Common mistakes when estimating severance

  • Confusing severance pay with final paycheck rights.
  • Assuming all years of service count equally in age-banded systems.
  • Ignoring caps, minimums, or maximums in statutory calculations.
  • Forgetting notice pay, unused vacation, or earned commissions.
  • Using monthly salary without converting it correctly to a weekly amount.
  • Assuming taxes will match the marginal income tax rate exactly.

When a severance estimate should lead to a deeper review

A calculator is an excellent first step, but some scenarios justify more detailed legal or professional review. If you are being asked to sign a release of claims, if the package follows a group layoff, if you are over 40 in the United States and special release rules may apply, if your bonus plan is ambiguous, or if your employment contract includes change-of-control or “good reason” clauses, the estimated amount may only tell part of the story. In those situations, the formula is useful, but the document language can be just as important as the amount itself.

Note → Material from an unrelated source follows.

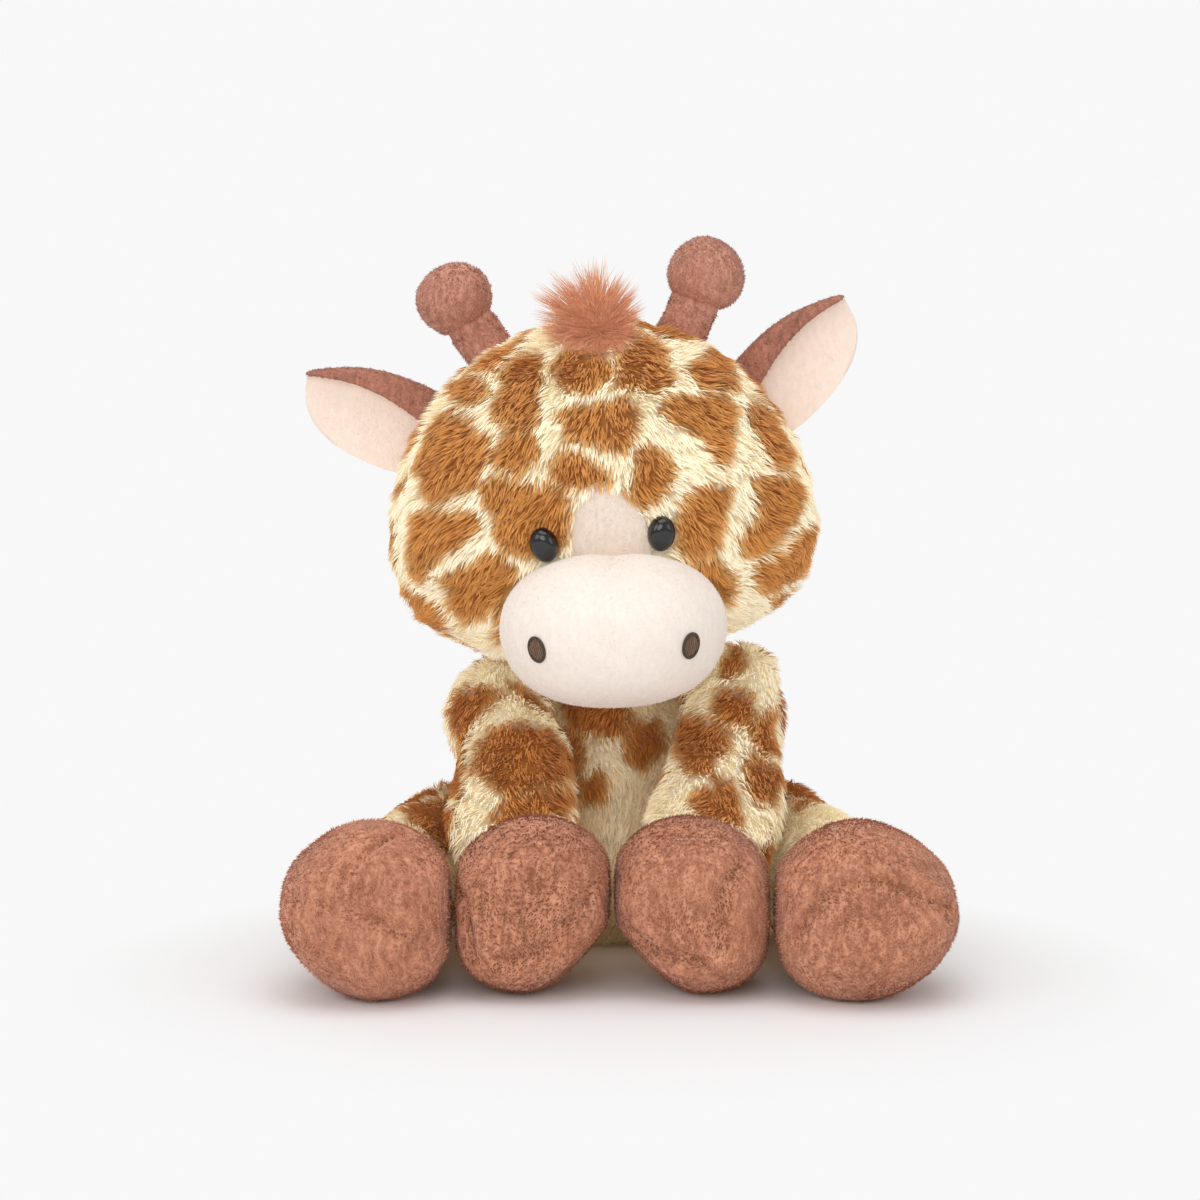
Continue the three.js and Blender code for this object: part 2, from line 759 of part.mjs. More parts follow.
const armPlan = {
  name: 'arm',
  root: (side) => new THREE.Vector3(side * shoulderSpacing / 2, -shoulderForward, shoulderRise),
  hoof: frontHoofCentre,
  size: () => new THREE.Vector3(frontHoofWidth, frontHoofDepth, frontHoofHeight),
  rootRadius: shoulderRadius,
  endRadius: wristRadius,
  swing: armSwing,
  axis: () => new THREE.Vector3(-1, 0, 0),
  soleNormal: () => new THREE.Vector3(0, -1, 0),
  soleOffset: frontSoleOffset,
};
const legPlan = {
  name: 'leg',
  root: (side) => new THREE.Vector3(side * hipSpacing / 2, -hipForward, hipRadius + hipClearance),
  hoof: rearHoofCentre,
  size: (side) => new THREE.Vector3(rearHoofWidth(side), rearHoofDepth, rearHoofHeight),
  rootRadius: hipRadius,
  endRadius: ankleRadius,
  swing: legSwing,
  axis: (side) => new THREE.Vector3(-1, 0, side).normalize(),
  soleNormal: (side) => new THREE.Vector3(
    side * Math.tan(rearSoleTurn * degree),
    -1,
    -Math.tan(rearSoleTip * degree),
  ),
  soleOffset: rearSoleOffset,
};

function limbReach(plan, side) {
  return plan.hoof(side).distanceTo(plan.root(side));
}

function limbMatrix(plan, side) {
  const toHoof = plan.hoof(side).sub(plan.root(side));
  const turn = new THREE.Quaternion().setFromUnitVectors(up, toHoof.normalize());
  return new THREE.Matrix4().compose(plan.root(side), turn, new THREE.Vector3(1, 1, 1));
}

function limbRod(plan, side, inset) {
  const reach = limbReach(plan, side);
  const rod = taperedRod(plan.rootRadius - inset, plan.endRadius - inset, reach, limbFacets);
  return moved(rod, limbMatrix(plan, side));
}

function hoofOutline(plan, side, inset) {
  const size = plan.size(side);
  const body = pillow(
    size.x - 2 * inset,
    size.y - 2 * inset,
    size.z - 2 * inset,
    hoofSquareness,
    inset > seamGap ? smallFacets : hoofFacets,
  );
  const floor = beyond(new THREE.Vector3(0, 0, Math.max(inset, 0)), up);
  return shifted(body, plan.hoof(side)).intersect(floor);
}

function limbParts(plan, side) {
  const rod = (inset) => limbRod(plan, side, inset);
  const tip = (inset) => hoofOutline(plan, side, inset);
  const floor = beyond(new THREE.Vector3(0, 0, 0), up);
  const parts = stuffedLimb(rod, tip, sleeveThickness, plushThickness);
  const normal = plan.soleNormal(side).normalize();
  const seam = plan.hoof(side).addScaledVector(normal, plan.soleOffset);
  const front = beyond(seam.clone().addScaledVector(normal, seamGap), normal);
  const rear = beyond(seam, normal.clone().negate());
  return {
    sleeve: parts.sleeve.intersect(floor),
    hoof: parts.cover.intersect(rear),
    sole: parts.cover.intersect(front),
    filling: parts.filling,
  };
}

// The space a limb needs in the body as it swings about its axis, with the running gap round it
function limbRoom(plan, side) {
  const root = plan.root(side);
  const reach = limbReach(plan, side);
  const funnel = cone(plan.rootRadius + jointGap, plan.endRadius + jointGap, reach, limbFacets);
  const lowered = moved(funnel, limbMatrix(plan, side));
  const seatRadius = (plan.rootRadius + jointGap) / Math.cos(Math.PI / seatFacets);
  let room = lowered.add(shifted(ball(seatRadius, seatFacets), root));
  for (let step = 1; step <= swingSteps; step += 1) {
    const swing = plan.swing * degree * step / swingSteps;
    const turn = new THREE.Matrix4().makeRotationAxis(plan.axis(side), swing);
    const there = new THREE.Matrix4().makeTranslation(root.x, root.y, root.z);
    const back = new THREE.Matrix4().makeTranslation(-root.x, -root.y, -root.z);
    room = room.add(moved(lowered, there.multiply(turn).multiply(back)));
  }
  return room;
}

// Tail: the same stuffed limb with a long-pile tuft for a tip
const tailRoot = new THREE.Vector3(0, tailBack, tailRise);
const tailTurn = new THREE.Matrix4().makeRotationX((Math.PI / 2 + tailSlope * degree) * -1);
const tailFrame = tailTurn.setPosition(tailRoot);
const tailFunnel = cone(tailRadius + jointGap, tailEndRadius + jointGap, tailLength, smallFacets);
const tailBall = shifted(ball(tailRadius + jointGap, smallFacets), tailRoot);
const tailSeat = tailBall.add(moved(tailFunnel, tailFrame));

function tailParts() {
  const rod = taperedRod(tailRadius, tailEndRadius, tailLength, smallFacets);
  const tuft = pillow(tailTuftWidth, tailTuftWidth, tailTuftLength, round, smallFacets);
  const place = new THREE.Vector3(0, 0, tailLength + tailTuftLength / 2 - 2 * tailWall);
  const end = shifted(tuft, place);
  const socketLength = tailLength + seamGap;
  const socket = taperedRod(tailRadius + seamGap, tailEndRadius + seamGap, socketLength, smallFacets);
  return { cord: moved(rod, tailFrame), tuft: moved(end.subtract(socket), tailFrame) };
}

// Body
function torsoOutline(inset, facets = torsoFacets) {
  const height = 2 * (torsoTop - torsoMiddle) - 2 * inset;
  const body = pillow(torsoWidth - 2 * inset, torsoDepth - 2 * inset, height, torsoSquareness, facets);
  return shifted(body, new THREE.Vector3(0, 0, torsoMiddle));
}

function bagOutline(grow) {
  const body = pillow(bagWidth + 2 * grow, bagDepth + 2 * grow, 2 * (bagHeight + grow), round, innerFacets);
  return shifted(body, new THREE.Vector3(0, 0, seatThickness + seamGap));
}

const rooms = [shifted(ball(neckRadius + jointGap, seatFacets), neckCentre), tailSeat];
for (const side of [-1, 1]) {
  rooms.push(limbRoom(armPlan, side));
  rooms.push(limbRoom(legPlan, side));
}

function makeRoom(body) {
  let result = body;
  for (const room of rooms) result = result.subtract(room);
  return result;
}

const aboveSeat = beyond(new THREE.Vector3(0, 0, seatThickness + seamGap), up);
const aboveFloor = beyond(new THREE.Vector3(0, 0, 0), up);
const belowSeam = beyond(new THREE.Vector3(0, 0, seatThickness), up.clone().negate());
const torsoShell = torsoOutline(0).subtract(torsoOutline(furThickness, innerFacets)).intersect(aboveSeat);
const torsoCover = makeRoom(torsoShell);
const torso = new THREE.Group();
const frontHalf = beyond(new THREE.Vector3(0, -seamGap / 2, 0), new THREE.Vector3(0, -1, 0));
const backHalf = beyond(new THREE.Vector3(0, seamGap / 2, 0), new THREE.Vector3(0, 1, 0));
torso.add(piece('torso_front', torsoCover.intersect(frontHalf), spottedFur));
torso.add(piece('torso_back', torsoCover.intersect(backHalf), spottedFur));
const seat = makeRoom(torsoOutline(0).intersect(aboveFloor).intersect(belowSeam));
torso.add(piece('seat_panel', seat, spottedFur));
const torsoCore = torsoOutline(furThickness + seamGap, innerFacets).intersect(aboveSeat);
torso.add(piece('torso_filling', makeRoom(torsoCore.subtract(bagOutline(seamGap))), filling));
torso.add(piece('pellet_bag', bagOutline(0).intersect(aboveSeat), pellets));

const tail = tailParts();
torso.add(piece('tail_cord', tail.cord, spottedFur, tailRoot));
torso.add(piece('tail_tuft', tail.tuft, longPile, tailRoot));

const limbs = new THREE.Group();
for (const plan of [armPlan, legPlan]) {
  for (const [name, side] of [['right', -1], ['left', 1]]) {
    const parts = limbParts(plan, side);
    const root = plan.root(side);
    limbs.add(piece(`${plan.name}_${name}_sleeve`, parts.sleeve, spottedFur, root));
    limbs.add(piece(`${plan.name}_${name}_hoof`, parts.hoof, hoofPlush, root));
    limbs.add(piece(`${plan.name}_${name}_sole`, parts.sole, hoofPlush, root));
    limbs.add(piece(`${plan.name}_${name}_filling`, parts.filling, filling, root));
  }
}

const giraffe = new THREE.Group();
giraffe.add(torso, limbs, neck, head);

export default giraffe;
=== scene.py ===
"""Looks of the seated plush giraffe, and the studio round it."""
import math
from contextlib import contextmanager

import bmesh
import bpy
import numpy as np
from bpy.props import FloatProperty, FloatVectorProperty, IntProperty, PointerProperty
from mathutils import Matrix, Vector
from mathutils.bvhtree import BVHTree
from mathutils.kdtree import KDTree
from numpy.random import default_rng


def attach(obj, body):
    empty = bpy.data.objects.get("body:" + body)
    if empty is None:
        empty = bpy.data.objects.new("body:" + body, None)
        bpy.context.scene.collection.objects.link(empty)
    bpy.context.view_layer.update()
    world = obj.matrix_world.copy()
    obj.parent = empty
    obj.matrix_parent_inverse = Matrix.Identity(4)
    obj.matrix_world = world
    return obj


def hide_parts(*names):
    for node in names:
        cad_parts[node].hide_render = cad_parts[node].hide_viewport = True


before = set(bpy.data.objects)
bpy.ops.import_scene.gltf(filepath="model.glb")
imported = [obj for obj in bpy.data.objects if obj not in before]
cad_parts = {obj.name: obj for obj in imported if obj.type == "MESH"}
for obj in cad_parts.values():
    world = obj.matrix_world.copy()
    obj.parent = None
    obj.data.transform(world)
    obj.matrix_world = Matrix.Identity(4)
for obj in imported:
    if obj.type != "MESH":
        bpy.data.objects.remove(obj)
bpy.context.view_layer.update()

bl_info = {
    "name": "Plush giraffe",
    "version": (1, 0, 0),
    "blender": (4, 5, 0),
    "location": "View3D > Sidebar > Giraffe",
    "description": "Sews, stuffs and brushes a seated plush giraffe",
    "category": "Object",
}

MM = 0.001
SIDES = (("right", -1), ("left", 1))
WALL = 1.2 * MM


def mm(value, text):
    """A length, given in millimetres and kept in metres"""
    return FloatProperty(description=text, default=value * MM, unit="LENGTH", subtype="DISTANCE")


def number(value, text):
    return FloatProperty(description=text, default=value)


def turn(value, text):
    """An angle, given in degrees and kept in radians"""
    return FloatProperty(description=text, default=math.radians(value), unit="ROTATION", subtype="ANGLE")


def colour(value, text):
    return FloatVectorProperty(description=text, default=value, size=3, min=0, max=1, subtype="COLOR_GAMMA")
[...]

Authoritative resources worth reviewing

If you want to validate your estimate against official or academic sources, start with these references:

Final takeaway

An employment severance calculator is most valuable when it is used as a structured decision tool rather than as a final legal answer. It helps you estimate the gross value of a package, compare policy-based and statutory outcomes, understand which components drive the result, and prepare smarter questions for HR, counsel, payroll, or a union representative. Use the estimate as a starting point, then confirm the governing law, contract terms, and tax treatment before you sign any separation agreement.

This page provides a practical estimate for educational use. It does not create an employment relationship, legal opinion, tax advice, or guaranteed entitlement. Always confirm current statutory caps, local final pay rules, collective bargaining provisions, and contract terms.